“We Should All be Feminist” is an essay written by Nigerian author Chimamanda Ngozi Adichie, adapted from Adichie’s winning TED talk of the same name.
Now in book form, “We Should All be Feminist” is humorous and intellectual. Adichie offers readers a unique interpretation of feminism for today’s day in age. Not only does she focus on discrimination, but also the more dangerous, uniform behaviors that diminish women worldwide, in order to help all types of readers better understand the realities of women’s rights and roles, or lack thereof.

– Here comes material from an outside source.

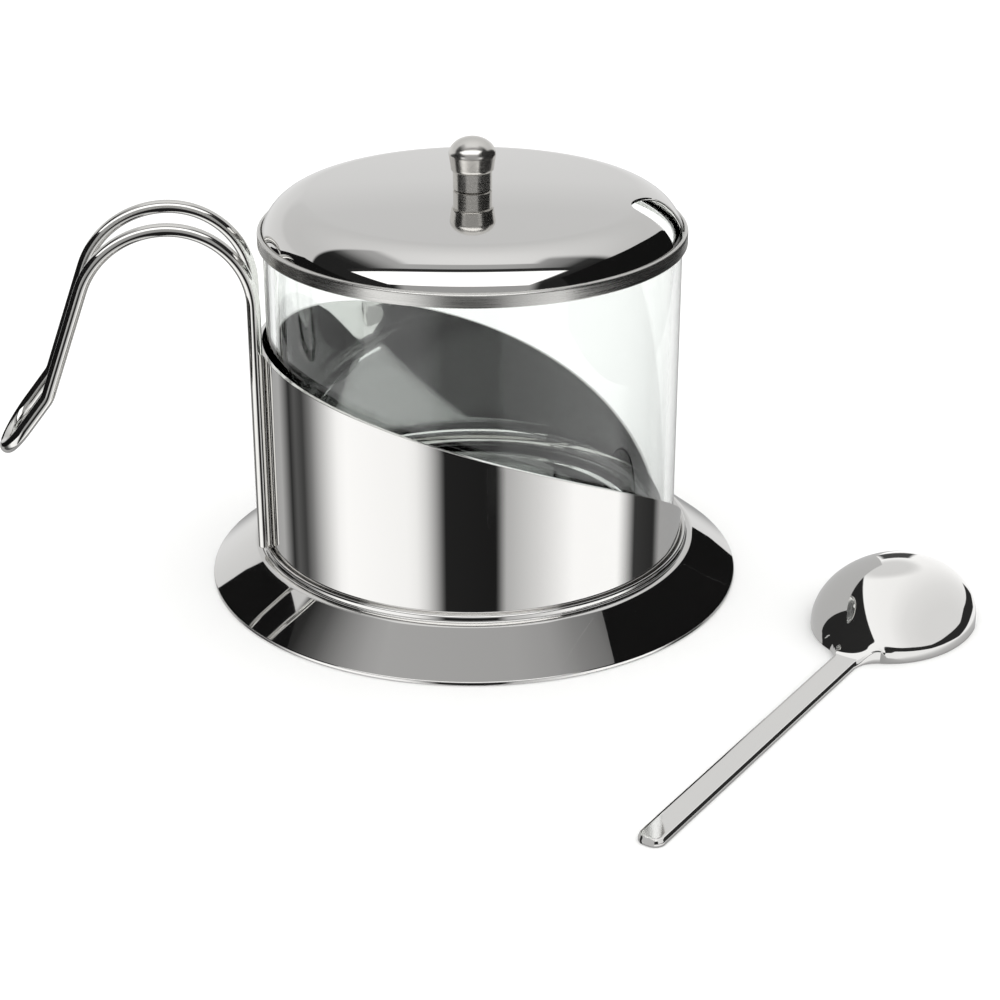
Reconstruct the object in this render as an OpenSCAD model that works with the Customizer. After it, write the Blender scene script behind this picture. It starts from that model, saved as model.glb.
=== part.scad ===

Adichie draws examples from her own life and experiences as a Nigerian, explaining why the gender divide is harmful on both men and women.
“It’s truly a life changer,” said OHS Feminism Club co-president and junior Rebecca Grayzel-Ward.
The presidents of the Feminism Club have been strong supporters of the essay. Many of the members have read the essay and thoroughly enjoyed it.
“It’s a small coffee-table book,” OHS junior Laurel Tollison said during a Feminism Club meeting promoting the essay. “The cover attracts attention and serves as a great conversation starter.”
Not only has the book had an impact on students at OHS, but also it has influenced people worldwide. Every 16-year-old in Sweden is being given a copy of Adichie’s call to arms, “We Should All be Feminist.”
The essay is worded beautifully. It is short and easy to read. An average reader could read its 50 pages in less than an hour. Although the essay is persuasive, there is no pressure to agree with the author.
The most important part of the essay would have to be the emphasis that feminism is about equality between both sexes, something – which is at the core of feminism – that is often overlooked.
“My own definition of a feminist is a man or a woman who says, ‘Yes, there’s a problem with gender as it is today and we must fix it, we must do better,’” Adichie wrote in her essay. “All of us, women and men, must do better.”